Primer: all average computations have three components: the total quantity (of whatever you’re averaging), the number of things you’re averaging, and the average. The question becomes: if the average changed, is it because the quantity or the number changed? Or both? By how much? When aggregating averages, “the number of things” acts as a weighting mechanism. Over time, if the rate of change of “the number of things” is greater than the rate of change of the average, it will either magnify the change in the average if going in the same direction or counteract the average if going in opposite directions (direction = increase or decrease).

So, in education assessment statistics, if the rate of change of “the number of things” in the average of the lowest cohort is greater than the rate of change in the improvement of the cohort, it will negatively affect the larger average in proportion to the number of that cohort to the number of the entire group.

It works the other way too — even if your highest cohort is improving, if their “number of things” is rapidly decreasing, that improvement may not appear in the overall average.

So you can get increases across all cohorts individually while the overall average (i.e. test scores) decreases.

What few in education want to admit (even though some know this) is that any (or all) increase or decrease in “progress” may only be a reflection of a change in demographics. And a change in data demographics may be caused by population shifts, or changes in definitions, or any number of other issues. Does ‘white’ include the Polish kid who just stepped off the plane and doesn’t really speak English? Does ‘Asian’ include Japanese and Laotian? That’s not a random question — just check out how many Laotians are enrolled in Houston public schools. And we’ve yet to touch on the patently racist absurdity of aggregating all blacks into one category; there’s no data that suggests that all ‘black’ students should be grouped. (Just compare rural Louisiana blacks to urban Milwaukee blacks, then ask yourself why those Milwaukee blacks consistently score so much lower.)

And, ultimately, such data funkiness occurs because we’ve created artificial subgroups. The math is behaving perfectly normally, but when one decides to create cohorts by an artificial standard such as skin pigmentation, then the math appears to go wonky. It’s not the math that’s wonky; it’s you.

So an apparent decline in scores in the urban areas in the 1960s and 1970s may just be population shifts (e.g. white flight); minorities in those communities may actually be doing better. Or, if a district has an influx of immigrants, test scores may be affected. If a bunch of Nigerians step off a plane, they’ll get lumped into the “black” category, or if Ft. Lee New Jersey gets flooded with Koreans, the district may experience sudden “progress” (a Ft. Lee school was once ranked top ten in the nation … was it a good school or was the improvement just the result of the Korean flood?). Over the past 15 years, there’s been an influx of Puerto Ricans in central Florida — who are the same ‘Hispanic’ as the Cubans in south Florida. But if you think they’re the same, then I cordially invite you to go to Miami, find a Cuban, and tell him that.

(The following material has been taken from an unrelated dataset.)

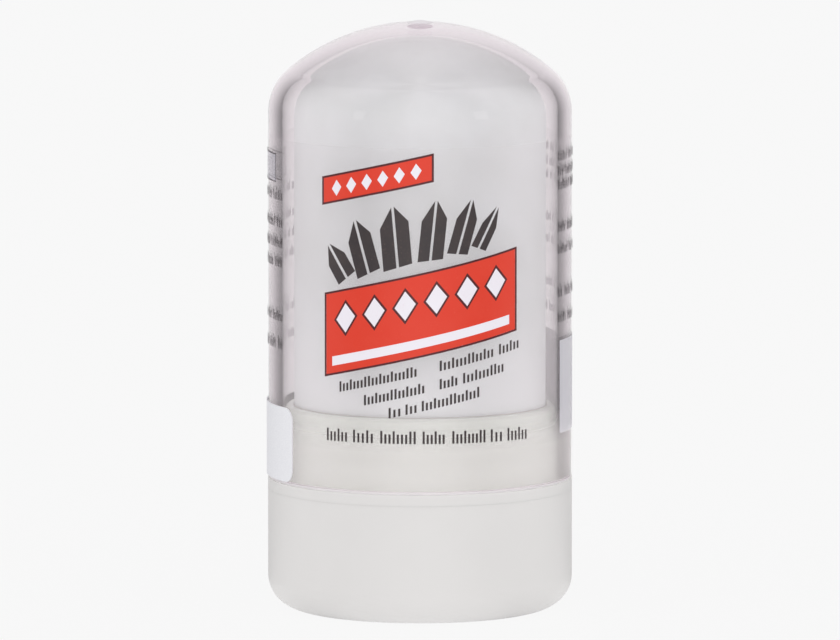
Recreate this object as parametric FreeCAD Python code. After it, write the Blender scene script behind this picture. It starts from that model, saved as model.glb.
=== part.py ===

You may want to bring a friend to call 911 for you.

Overall averages — across districts, cities, states — conceal all that. And that’s what Sandia was pointing out.

QED: Navy 1–0 Department of Education.

Perhaps most amazing in the Sandia dust-up was that no one pointed out the obvious — all of this was a squabble over a few points on the SAT (16 overall, to be exact) — and a similarly small number of points on the ACT. Invective riles the cackles of education people over what any reasonably informed ed-data person will tell you is statistically meaningless. The nation gets worked up over a few points increase or decline on the SAT, and yet such a difference is often the result of just a single additional question (correct or incorrect), or sometimes it’s the exact same number of questions (correct or incorrect) just producing different scores (depending on how the test is curved). And the real-world effect of such a difference is absolutely nothing.

So, really, who cares?

[1] SAT/ACT scores were used because they were the only high-quality national ed datasets available.